▶ Problem details
Reproduce exactly the lines from the line with "imported = [obj" through the line with "LENS = 77.8", both included, and no other lines.

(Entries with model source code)
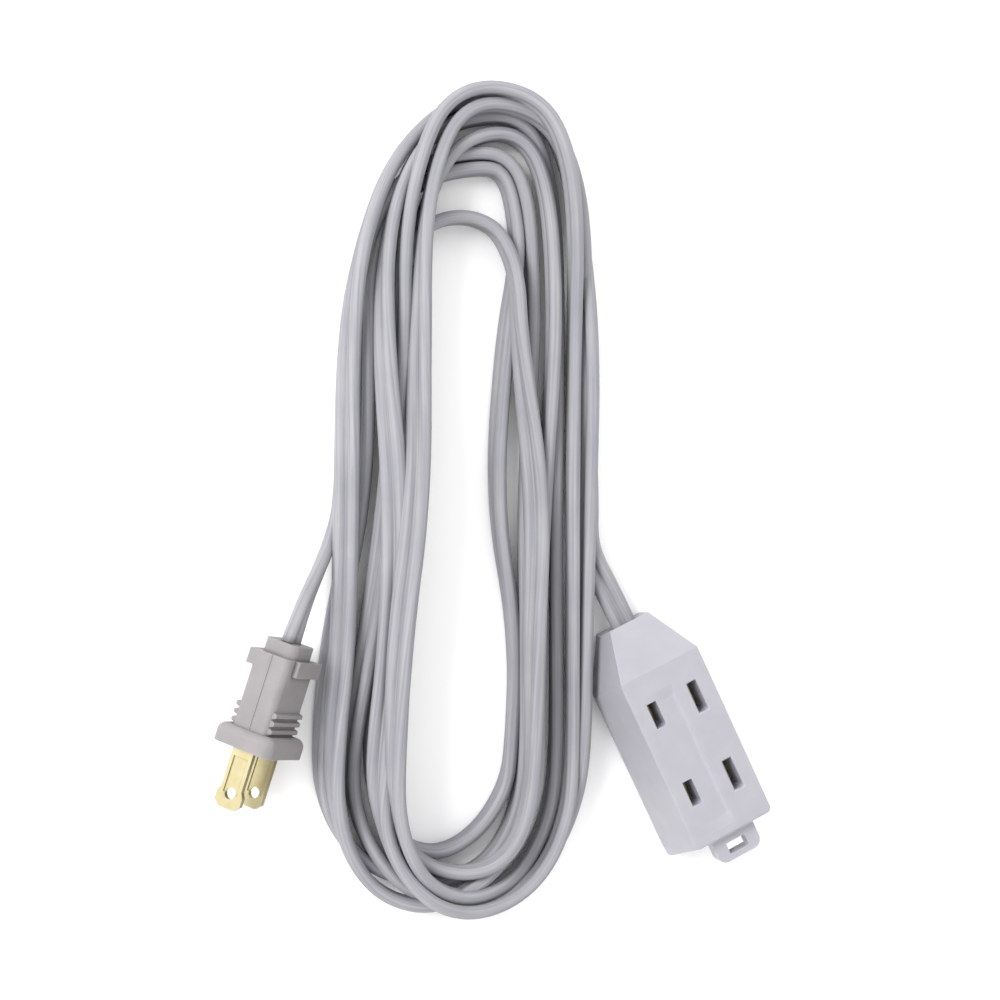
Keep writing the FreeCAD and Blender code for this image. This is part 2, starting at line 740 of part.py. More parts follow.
def tangent_path(points):
    """Straight runs joined by arcs as large as their two runs allow; prints each radius."""
    share = 0.45
    edges = []
    start = points[0]
    for before, corner, after in zip(points, points[1:], points[2:]):
        back = (before - corner).normalize()
        ahead = (after - corner).normalize()
        half_turn = (math.pi - back.getAngle(ahead)) / 2
        reach = share * min((before - corner).Length, (after - corner).Length)
        radius = reach / math.tan(half_turn)
        arc_start = corner + back * reach
        arc_end = corner + ahead * reach
        inward = (back + ahead).normalize()
        depth = radius / math.cos(half_turn) - radius
        edges.append(Part.LineSegment(start, arc_start).toShape())
        edges.append(Part.Arc(arc_start, corner + inward * depth, arc_end).toShape())
        print("  arc radius %.1f mm" % radius)
        start = arc_end
    edges.append(Part.LineSegment(start, points[-1]).toShape())
    return Part.Wire(edges)


def flat_section(start, along, wide):
    """The cord's section: a stadium, its long side along the wide direction."""
    width = size("dims.cord_width")
    thickness = size("dims.cord_thickness")
    wide = (wide - along * wide.dot(along)).normalize()
    up = along.cross(wide)
    radius = thickness / 2
    reach = width / 2 - radius
    corners = [start + wide * (sx * reach) + up * (sy * radius)
               for sx, sy in ((-1, -1), (1, -1), (1, 1), (-1, 1))]
    right = start + wide * (reach + radius)
    left = start - wide * (reach + radius)
    edges = [Part.LineSegment(corners[0], corners[1]).toShape(),
             Part.Arc(corners[1], right, corners[2]).toShape(),
             Part.LineSegment(corners[2], corners[3]).toShape(),
             Part.Arc(corners[3], left, corners[0]).toShape()]
    return Part.Wire(edges)


def first_run(frame, start_y, length, direction):
    """The two ends of a run along a fitting's Y axis."""
    start = frame.multVec(MM(0, start_y, 0))
    return [start, start + frame.Rotation.multVec(MM(0, direction, 0)) * length]


def cord_tail(name, points, wide):
    """One uncoiled stretch of flat cord, checked against its section times its length."""
    points = [MM(*point) for point in points]
    path = tangent_path(points)
    along = (points[1] - points[0]).normalize()
    section = flat_section(points[0], along, wide)
    solid = path.makePipeShell([section], True, False)
    expected = Part.Face(section).Area * path.Length
    print("%s: length %.1f mm, volume %.0f of %.0f mm3"
          % (name, path.Length, solid.Volume, expected))
    tail = doc.addObject("Part::Feature", name)
    tail.Shape = solid
    tail.Placement = FreeCAD.Placement()
    tail.Label = name
    return tail


def closed_curve(points):
    curve = Part.BSplineCurve()
    curve.interpolate([MM(x, y, 0) for x, y in points], PeriodicFlag=True)
    return Part.Wire([curve.toShape()])


def cord_coil():
    """The coil's outer shape: an upright ring between its two outlines."""
    outer = Part.Face(closed_curve(COIL_OUTER))
    hole = Part.Face(closed_curve(COIL_INNER))
    ring = outer.cut(hole)
    coil = doc.addObject("Part::Feature", "cord_coil")
    coil.Shape = ring.extrude(MM(0, 0, size("dims.coil_height")))
    coil.Placement = FreeCAD.Placement()
    coil.Label = "cord_coil"
    return coil


def write_parts(parts):
    """Stops at anything broken, then writes each sub-part to its own file."""
    doc.recompute()
    for item in doc.Objects:
        if "Invalid" in item.State or "Error" in item.State:
            raise RuntimeError("failed feature " + item.Name)
    for part in parts:
        if part.Shape.isNull() or not part.Shape.isValid():
            raise RuntimeError("bad shape " + part.Label)
    os.makedirs("parts", exist_ok=True)
    for part in parts:
        part.Shape.exportStep("parts/%s.step" % part.Label)
        box = part.Shape.BoundBox
        print("%-34s solids %d volume %9.1f  z %.2f to %.2f"
              % (part.Label, len(part.Shape.Solids), part.Shape.Volume, box.ZMin, box.ZMax))


def main():
    fill_sheet()
    connector = connector_frame()
    plug_place = plug_frame()
    parts = [connector_front_shell(connector), connector_back_shell(connector)]
    parts += [contact_strip("neutral", 1, connector), contact_strip("hot", -1, connector)]
    parts += connector_leads(connector)
    parts += plug(plug_place)
    blade_line = plug_place.Rotation.multVec(MM(1, 0, 0))
    collar_end = -size("dims.flange_length + dims.body_length + dims.collar_length")
    run = first_run(plug_place, collar_end, size("dims.plug_first_run"), -1)
    parts.append(cord_tail("cord_plug_tail", run + PLUG_TAIL, blade_line))
    level_line = connector.Rotation.multVec(MM(1, 0, 0))
    seam = FreeCAD.Placement(MM(0, 0, size("dims.seam_height")), connector.Rotation)
    clamped = size("dims.seam_neck_end - dims.neck_wall")
    run = first_run(seam, clamped, size("dims.connector_first_run"), 1)
    parts.append(cord_tail("cord_connector_tail", run + CONNECTOR_TAIL, level_line))
    parts.append(cord_coil())
    write_parts(parts)


main()
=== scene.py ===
import bpy
import bmesh
import math
import numpy as np
from mathutils import Matrix, Vector


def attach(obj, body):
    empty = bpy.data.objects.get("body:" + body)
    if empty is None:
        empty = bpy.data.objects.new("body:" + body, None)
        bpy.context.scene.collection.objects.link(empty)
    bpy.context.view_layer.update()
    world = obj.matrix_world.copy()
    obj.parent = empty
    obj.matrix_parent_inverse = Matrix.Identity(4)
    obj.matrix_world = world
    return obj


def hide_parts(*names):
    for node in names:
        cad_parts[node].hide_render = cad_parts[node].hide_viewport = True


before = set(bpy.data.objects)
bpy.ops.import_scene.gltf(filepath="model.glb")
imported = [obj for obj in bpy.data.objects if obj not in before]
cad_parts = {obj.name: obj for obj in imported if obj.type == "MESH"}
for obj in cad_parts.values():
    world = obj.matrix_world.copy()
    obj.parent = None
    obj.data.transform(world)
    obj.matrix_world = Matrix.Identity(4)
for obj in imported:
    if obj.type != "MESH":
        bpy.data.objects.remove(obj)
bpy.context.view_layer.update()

MM = 0.001

# ---- camera: looks down on the coil's middle, from a little to its left ----

VIEW_TARGET = Vector((-47.2, 62.1, 0.0)) * MM
VIEW_DISTANCE = 600.0 * MM
VIEW_SIDE_SHIFT = -150.0 * MM
SENSOR_WIDTH = 36.0
LENS = 77.8


def make_camera():
    """The camera over the coil, with the coil's long axis upright in its frame."""
    height = math.sqrt(VIEW_DISTANCE ** 2 - VIEW_SIDE_SHIFT ** 2)
    offset = Vector((VIEW_SIDE_SHIFT, 0.0, height))
    back = offset.normalized()
    right = Vector((0.0, 1.0, 0.0)).cross(back).normalized()
    up = back.cross(right)
    turn = Matrix((right, up, back)).transposed().to_4x4()
    data = bpy.data.cameras.new("camera")
    data.lens = LENS
    data.sensor_width = SENSOR_WIDTH
    camera = bpy.data.objects.new("camera", data)
    camera.matrix_world = Matrix.Translation(VIEW_TARGET + offset) @ turn
    bpy.context.scene.collection.objects.link(camera)
    bpy.context.scene.camera = camera


make_camera()

# ---- cord: its route, in millimetres ----

CORD_WIDTH = 7.2
CORD_THICKNESS = 3.6
# A lobe's radius, and how far its middle is from the cord's.
LOBE = CORD_THICKNESS / 2
LOBE_REACH = (CORD_WIDTH - CORD_THICKNESS) / 2

# Heights along Y at which every leg of the coil is placed, from its top end to its bottom end.
LEG_Y = (105.0, 62.0, 24.5, -8.5)

# Each turn of the coil, in the order that the cord runs from the plug: its left leg, going up,
# with X at each leg height from the bottom; its crown; its right leg, going down, with X at each
# leg height from the top; its foot. Each has a layer, low ones under high ones. Tilts are in the
# order of the X values: 0 lies flat, -90 and 90 stand on edge, and past 90 the cord has rolled
# over. The first turn's left leg starts, and the last one's right leg ends, at a tail of cord.
TURNS = [
    dict(left=(-91.0, -89.5), left_tilt=(30, -30), left_layer=0,
         crown=(-53.0, 158.0), crown_layer=1,
         right=(-38.5, -41.5, -42.0, -41.8), right_tilt=(-85, -80, -80, -80), right_layer=2,
         foot=(-66.5, -42.5), foot_layer=0, foot_shoulders=(0.88, 0.92)),
    dict(left=(-98.5, -95.5, -87.5, -87.0), left_tilt=(-70, -60, -50, -60), left_layer=3,
         crown=(-51.5, 154.0), crown_layer=0, crown_end=-42.5,
         right=(-47.0, -50.0, -43.5, -45.0), right_tilt=(-110, -100, -85, -80), right_layer=1,
         foot=(-66.5, -34.5), foot_layer=1, foot_shoulders=(1.15, 0.92)),
    dict(left=(-84.0, -81.5, -78.0, -78.5), left_tilt=(-60, -45, -40, -60), left_layer=1,
         crown=(-59.5, 140.0), crown_layer=5,
         right=(-44.0, -39.0, -41.5, -41.5), right_tilt=(-100, -160, -120, -90), right_layer=6,
         foot=(-60.5, -39.5), foot_layer=4),
    dict(left=(-82.3, -80.0, -76.3, -74.0), left_tilt=(-60, -45, -40, -60), left_layer=2,
         crown=(-48.5, 163.5), crown_layer=4,
         right=(-34.0, -36.0, -37.0, -37.0), right_tilt=(-90, -85, -80, -80), right_layer=4,
         foot=(-70.0, -48.5), foot_layer=3, foot_shoulders=(1.15, 0.92)),
    dict(left=(-96.0, -93.0, -92.5, -92.0), left_tilt=(-65, -25, -20, -50), left_layer=8,
         crown=(-51.5, 174.0), crown_layer=3, crown_shoulders=(1.05, 0.7),
         right=(-24.0, -24.0, -24.5, -25.5), right_tilt=(-105, -100, -95, -90), right_layer=7,
         foot=(-58.5, -48.5), foot_layer=2),
    dict(left=(-90.5, -86.0, -81.0, -78.0), left_tilt=(-75, -55, -40, -65), left_layer=4,
         crown=(-53.5, 175.0), crown_layer=8,
         right=(-28.0, -28.5, -28.5, -28.5), right_tilt=(-85, -80, -80, -85), right_layer=5,
         foot=(-58.5, -49.5), foot_layer=8),
    dict(left=(-85.0, -81.0, -80.5, -83.5), left_tilt=(-15, -15, -20, -60), left_layer=6,
         crown=(-49.0, 168.5), crown_layer=2,
         right=(-31.5, -32.0, -32.0, -32.0), right_tilt=(-80, -75, -80, -85), right_layer=3,
         foot=(-58.5, -46.0), foot_layer=7),
    dict(left=(-81.2, -80.0, -75.2, -73.3), left_tilt=(-70, -25, -20, -50), left_layer=7,
         crown=(-51.5, 171.0), crown_layer=7,
         right=(-24.5, -23.0), right_tilt=(-110, -150), right_layer=0,
         foot=None, foot_layer=0),
]
BEND_TILT = -92.0
BEND_ANGLES = (22.0, 45.0, 67.0)
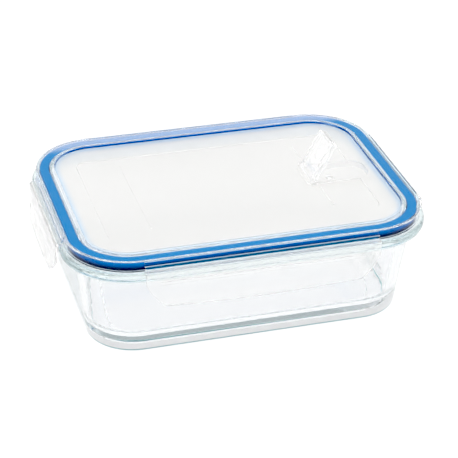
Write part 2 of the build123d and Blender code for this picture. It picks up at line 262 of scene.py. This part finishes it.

▶ Task solution
imported = [obj for obj in bpy.data.objects if obj not in before]
cad_parts = {obj.name: obj for obj in imported if obj.type == "MESH"}
for obj in cad_parts.values():
    world = obj.matrix_world.copy()
    obj.parent = None
    obj.data.transform(world)
    obj.matrix_world = Matrix.Identity(4)
for obj in imported:
    if obj.type != "MESH":
        bpy.data.objects.remove(obj)
bpy.context.view_layer.update()

MM = 0.001

# ---- camera: looks down on the coil's middle, from a little to its left ----

VIEW_TARGET = Vector((-47.2, 62.1, 0.0)) * MM
VIEW_DISTANCE = 600.0 * MM
VIEW_SIDE_SHIFT = -150.0 * MM
SENSOR_WIDTH = 36.0
LENS = 77.8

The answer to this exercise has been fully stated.